**Dataset extract:**
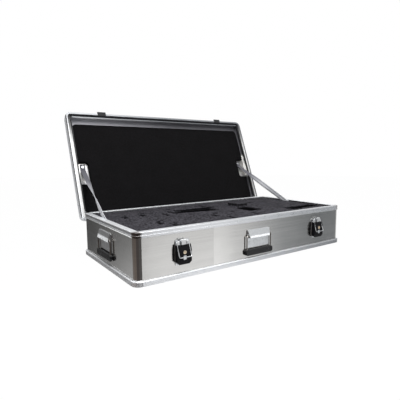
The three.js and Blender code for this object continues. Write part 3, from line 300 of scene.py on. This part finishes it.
# Seal in the lid rim's groove: a black sponge rubber profile, matt and slightly dusty. On the short runs, at the case's
# ends, it is painted pale, a painted light that fades towards the top edge of the open lid.
seal = Finish("sponge_seal", (0.33, 0.33, 0.34), roughness=0.85, Specular_IOR_Level=0.2)
dust = seal.spread(seal.cloud(seal.place(), 60.0, detail=5), 0.3, 0.7)
off_middle = seal.off_middle("X")
# Painted light: the seal is pale on the short runs, most near the hinge, fading towards the lid's top edge.
lower = seal.spread(seal.at("Z"), 0.70, 0.54, 0.15, 1.0)
lit_seal_ends = seal.both(seal.spread(off_middle, 0.572, 0.575), seal.spread(off_middle, 0.5878, 0.5868), lower, lower)
seal.color(seal.tint(lit_seal_ends, seal.tint(dust, (0.004, 0.004, 0.005), (0.010, 0.010, 0.012)),
                     seal.tint(dust, (0.66, 0.66, 0.66), (0.78, 0.78, 0.77))))
seal.bump(seal.cloud(seal.place(), 900.0, detail=2), 0.0001, 0.4)
dress(nodes["lid_seal"], seal.material)


# Foam of the tub: a charcoal open-cell block, cut by knife for its tools, on a plain pad. The edges of the cuts
# are a little rounded, and the skin is torn and pitted.
def open_cell(name, dark, light, clumped, top, sunk=-1.0):
    foam = Finish(name, light, roughness=1.0, Specular_IOR_Level=0.1)
    pores = foam.cells(foam.place(), 620.0)
    grain = foam.cloud(foam.place(), 230.0, detail=5, roughness=0.75)
    tufts = foam.cloud(foam.place(), 115.0, detail=3, roughness=0.6)
    patches = foam.cloud(foam.place(), 14.0, detail=4)
    speckle = foam.both(foam.spread(grain, 0.36, 0.66), foam.spread(pores, 0.1, 0.5, 0.3, 1.0))
    clumps = foam.sum("ADD", foam.sum("MULTIPLY", speckle, 0.4),
                      foam.spread(tufts, 0.42, 0.58, 0.2 - clumped, 0.2 + clumped))
    tone = foam.sum("ADD", clumps, foam.spread(patches, 0.3, 0.7, 0.0, 0.15))
    # Painted shade: the foam is painted dark below the sunk height, in its pockets, and darker on faces that turn away
    # from top.
    lit = foam.spread(foam.at("Z"), sunk, sunk + 0.006)
    side_shade = foam.spread(foam.facing(top), 0.1, 0.7, 0.35, 1.0)
    foam.color(foam.tint(foam.both(tone, lit, side_shade), dark, light))
    foam.bump(foam.sum("ADD", grain, foam.sum("MULTIPLY", pores, 0.5)), 0.0007, 0.9)
    return foam.material


def piece(name, bm):
    mesh = bpy.data.meshes.new(name)
    bm.to_mesh(mesh)
    bm.free()
    obj = bpy.data.objects.new(name, mesh)
    scene.collection.objects.link(obj)
    return obj


def settle(obj):
    """The object's modifiers are worked into its mesh."""
    bpy.context.view_layer.update()
    shaped = bpy.data.meshes.new_from_object(obj.evaluated_get(bpy.context.evaluated_depsgraph_get()))
    obj.modifiers.clear()
    obj.data = shaped


def cut_foam(node, body, material, voxel, swell, turned=Matrix(), worn=None):
    """Foam in the shape of a CAD block, its knife-cut edges softened, its faces uneven, worn as the call given says."""
    bm = bmesh.new()
    bm.from_mesh(nodes[node].data)
    bmesh.ops.remove_doubles(bm, verts=bm.verts, dist=1e-5)
    bmesh.ops.transform(bm, matrix=turned.inverted(), verts=bm.verts)
    obj = piece(f"{node}_cut", bm)
    remesh = obj.modifiers.new("cells", "REMESH")
    remesh.mode = "VOXEL"
    remesh.voxel_size = voxel
    settle(obj)
    bm = bmesh.new()
    bm.from_mesh(obj.data)
    bm.normal_update()
    for vertex in bm.verts:
        uneven = noise.noise(vertex.co * 9) + 0.5 * noise.noise(vertex.co * 45)
        vertex.co += vertex.normal * (swell * uneven - swell)
        if worn:
            worn(vertex.co)
    bmesh.ops.transform(bm, matrix=turned, verts=bm.verts)
    for face in bm.faces:
        face.smooth = True
    bm.to_mesh(obj.data)
    bm.free()
    dress(obj, material)
    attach(obj, body)
    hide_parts(node)
    return obj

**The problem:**
Repeat the material in full, exactly as it stands.

**Problem solution:**
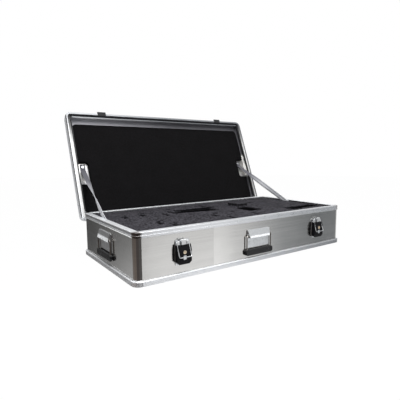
The three.js and Blender code for this object continues. Write part 3, from line 300 of scene.py on. This part finishes it.
# Seal in the lid rim's groove: a black sponge rubber profile, matt and slightly dusty. On the short runs, at the case's
# ends, it is painted pale, a painted light that fades towards the top edge of the open lid.
seal = Finish("sponge_seal", (0.33, 0.33, 0.34), roughness=0.85, Specular_IOR_Level=0.2)
dust = seal.spread(seal.cloud(seal.place(), 60.0, detail=5), 0.3, 0.7)
off_middle = seal.off_middle("X")
# Painted light: the seal is pale on the short runs, most near the hinge, fading towards the lid's top edge.
lower = seal.spread(seal.at("Z"), 0.70, 0.54, 0.15, 1.0)
lit_seal_ends = seal.both(seal.spread(off_middle, 0.572, 0.575), seal.spread(off_middle, 0.5878, 0.5868), lower, lower)
seal.color(seal.tint(lit_seal_ends, seal.tint(dust, (0.004, 0.004, 0.005), (0.010, 0.010, 0.012)),
                     seal.tint(dust, (0.66, 0.66, 0.66), (0.78, 0.78, 0.77))))
seal.bump(seal.cloud(seal.place(), 900.0, detail=2), 0.0001, 0.4)
dress(nodes["lid_seal"], seal.material)


# Foam of the tub: a charcoal open-cell block, cut by knife for its tools, on a plain pad. The edges of the cuts
# are a little rounded, and the skin is torn and pitted.
def open_cell(name, dark, light, clumped, top, sunk=-1.0):
    foam = Finish(name, light, roughness=1.0, Specular_IOR_Level=0.1)
    pores = foam.cells(foam.place(), 620.0)
    grain = foam.cloud(foam.place(), 230.0, detail=5, roughness=0.75)
    tufts = foam.cloud(foam.place(), 115.0, detail=3, roughness=0.6)
    patches = foam.cloud(foam.place(), 14.0, detail=4)
    speckle = foam.both(foam.spread(grain, 0.36, 0.66), foam.spread(pores, 0.1, 0.5, 0.3, 1.0))
    clumps = foam.sum("ADD", foam.sum("MULTIPLY", speckle, 0.4),
                      foam.spread(tufts, 0.42, 0.58, 0.2 - clumped, 0.2 + clumped))
    tone = foam.sum("ADD", clumps, foam.spread(patches, 0.3, 0.7, 0.0, 0.15))
    # Painted shade: the foam is painted dark below the sunk height, in its pockets, and darker on faces that turn away
    # from top.
    lit = foam.spread(foam.at("Z"), sunk, sunk + 0.006)
    side_shade = foam.spread(foam.facing(top), 0.1, 0.7, 0.35, 1.0)
    foam.color(foam.tint(foam.both(tone, lit, side_shade), dark, light))
    foam.bump(foam.sum("ADD", grain, foam.sum("MULTIPLY", pores, 0.5)), 0.0007, 0.9)
    return foam.material


def piece(name, bm):
    mesh = bpy.data.meshes.new(name)
    bm.to_mesh(mesh)
    bm.free()
    obj = bpy.data.objects.new(name, mesh)
    scene.collection.objects.link(obj)
    return obj


def settle(obj):
    """The object's modifiers are worked into its mesh."""
    bpy.context.view_layer.update()
    shaped = bpy.data.meshes.new_from_object(obj.evaluated_get(bpy.context.evaluated_depsgraph_get()))
    obj.modifiers.clear()
    obj.data = shaped


def cut_foam(node, body, material, voxel, swell, turned=Matrix(), worn=None):
    """Foam in the shape of a CAD block, its knife-cut edges softened, its faces uneven, worn as the call given says."""
    bm = bmesh.new()
    bm.from_mesh(nodes[node].data)
    bmesh.ops.remove_doubles(bm, verts=bm.verts, dist=1e-5)
    bmesh.ops.transform(bm, matrix=turned.inverted(), verts=bm.verts)
    obj = piece(f"{node}_cut", bm)
    remesh = obj.modifiers.new("cells", "REMESH")
    remesh.mode = "VOXEL"
    remesh.voxel_size = voxel
    settle(obj)
    bm = bmesh.new()
    bm.from_mesh(obj.data)
    bm.normal_update()
    for vertex in bm.verts:
        uneven = noise.noise(vertex.co * 9) + 0.5 * noise.noise(vertex.co * 45)
        vertex.co += vertex.normal * (swell * uneven - swell)
        if worn:
            worn(vertex.co)
    bmesh.ops.transform(bm, matrix=turned, verts=bm.verts)
    for face in bm.faces:
        face.smooth = True
    bm.to_mesh(obj.data)
    bm.free()
    dress(obj, material)
    attach(obj, body)
    hide_parts(node)
    return obj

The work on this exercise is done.